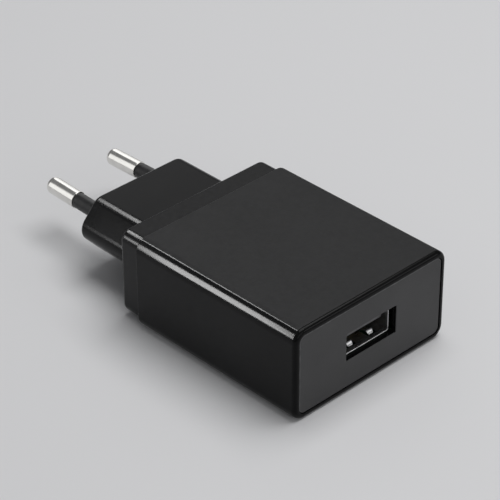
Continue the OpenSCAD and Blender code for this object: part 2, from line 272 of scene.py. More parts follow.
def plug_outline(inset, y):
    """The rounded six-sided section of the plug neck, inset all round, as a ring of points."""
    run = math.hypot(HEX_B, HEX_C - HEX_A)
    slope = math.degrees(math.atan2(HEX_C - HEX_A, HEX_B))
    b = HEX_B - inset
    a = HEX_A - inset * (run - HEX_C + HEX_A) / HEX_B
    c = HEX_C - inset * run / HEX_B
    arcs = (
        (c, 0, -slope, slope),
        (a, b, slope, 90),
        (-a, b, 90, 180 - slope),
        (-c, 0, 180 - slope, 180 + slope),
        (-a, -b, 180 + slope, 270),
        (a, -b, 270, 360 - slope),
    )
    points = []
    for cx, cz, start, end in arcs:
        for angle in spread(start, end, 9):
            t = math.radians(angle)
            points.append((cx + HEX_R * math.cos(t), y, MID_Z + cz + HEX_R * math.sin(t)))
    return points


def quarter_profile(radius, steps):
    """(inset, advance) pairs of a quarter-round edge, from the end face to the side."""
    pairs = []
    for k in range(steps + 1):
        a = math.radians(90 * k / steps)
        pairs.append((radius * (1 - math.sin(a)), radius * (1 - math.cos(a))))
    return pairs


# ---- housing sleeve ----

SEAM_X = PANEL_HALF + SEAM_GAP
SEAM_ANGLE = math.degrees(math.acos((SEAM_X - BODY_W / 2 + CORNER_R) / CORNER_R))
BEVEL_ANGLE = SEAM_ANGLE - math.degrees(MICRO / CORNER_R)


def seam_corner(inset, notched):
    """The sleeve's top right corner, side to top, as (x, z, in_notch) from the section's middle."""
    radius = CORNER_R - inset
    cx = BODY_W / 2 - CORNER_R
    cz = BODY_H / 2 - CORNER_R

    def on_arc(angle):
        a = math.radians(angle)
        return cx + radius * math.cos(a), cz + radius * math.sin(a)

    points = [(*on_arc(angle), False) for angle in spread(0, BEVEL_ANGLE, 12)]
    start = on_arc(BEVEL_ANGLE)
    corner = on_arc(SEAM_ANGLE)
    for t in (0.33, 0.67, 1.0):
        if notched:
            down = (corner[0], corner[1] - MICRO)
            x = mix(mix(start[0], corner[0], t), mix(corner[0], down[0], t), t)
            z = mix(mix(start[1], corner[1], t), mix(corner[1], down[1], t), t)
            points.append((x, z, False))
        else:
            points.append((*on_arc(mix(BEVEL_ANGLE, SEAM_ANGLE, t * 0.75)), False))
    points.append((corner[0], PANEL_FLOOR if notched else corner[1], notched))
    for angle in spread(SEAM_ANGLE, 90, 7)[1:]:
        x, z = on_arc(angle)
        points.append((x, PANEL_FLOOR if notched else z, True))
    return points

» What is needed
Write down the full listing again, exactly.

» Correct response
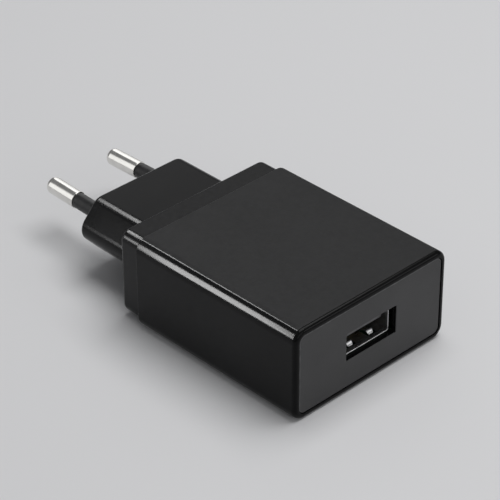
Continue the OpenSCAD and Blender code for this object: part 2, from line 272 of scene.py. More parts follow.
def plug_outline(inset, y):
    """The rounded six-sided section of the plug neck, inset all round, as a ring of points."""
    run = math.hypot(HEX_B, HEX_C - HEX_A)
    slope = math.degrees(math.atan2(HEX_C - HEX_A, HEX_B))
    b = HEX_B - inset
    a = HEX_A - inset * (run - HEX_C + HEX_A) / HEX_B
    c = HEX_C - inset * run / HEX_B
    arcs = (
        (c, 0, -slope, slope),
        (a, b, slope, 90),
        (-a, b, 90, 180 - slope),
        (-c, 0, 180 - slope, 180 + slope),
        (-a, -b, 180 + slope, 270),
        (a, -b, 270, 360 - slope),
    )
    points = []
    for cx, cz, start, end in arcs:
        for angle in spread(start, end, 9):
            t = math.radians(angle)
            points.append((cx + HEX_R * math.cos(t), y, MID_Z + cz + HEX_R * math.sin(t)))
    return points


def quarter_profile(radius, steps):
    """(inset, advance) pairs of a quarter-round edge, from the end face to the side."""
    pairs = []
    for k in range(steps + 1):
        a = math.radians(90 * k / steps)
        pairs.append((radius * (1 - math.sin(a)), radius * (1 - math.cos(a))))
    return pairs


# ---- housing sleeve ----

SEAM_X = PANEL_HALF + SEAM_GAP
SEAM_ANGLE = math.degrees(math.acos((SEAM_X - BODY_W / 2 + CORNER_R) / CORNER_R))
BEVEL_ANGLE = SEAM_ANGLE - math.degrees(MICRO / CORNER_R)


def seam_corner(inset, notched):
    """The sleeve's top right corner, side to top, as (x, z, in_notch) from the section's middle."""
    radius = CORNER_R - inset
    cx = BODY_W / 2 - CORNER_R
    cz = BODY_H / 2 - CORNER_R

    def on_arc(angle):
        a = math.radians(angle)
        return cx + radius * math.cos(a), cz + radius * math.sin(a)

    points = [(*on_arc(angle), False) for angle in spread(0, BEVEL_ANGLE, 12)]
    start = on_arc(BEVEL_ANGLE)
    corner = on_arc(SEAM_ANGLE)
    for t in (0.33, 0.67, 1.0):
        if notched:
            down = (corner[0], corner[1] - MICRO)
            x = mix(mix(start[0], corner[0], t), mix(corner[0], down[0], t), t)
            z = mix(mix(start[1], corner[1], t), mix(corner[1], down[1], t), t)
            points.append((x, z, False))
        else:
            points.append((*on_arc(mix(BEVEL_ANGLE, SEAM_ANGLE, t * 0.75)), False))
    points.append((corner[0], PANEL_FLOOR if notched else corner[1], notched))
    for angle in spread(SEAM_ANGLE, 90, 7)[1:]:
        x, z = on_arc(angle)
        points.append((x, PANEL_FLOOR if notched else z, True))
    return points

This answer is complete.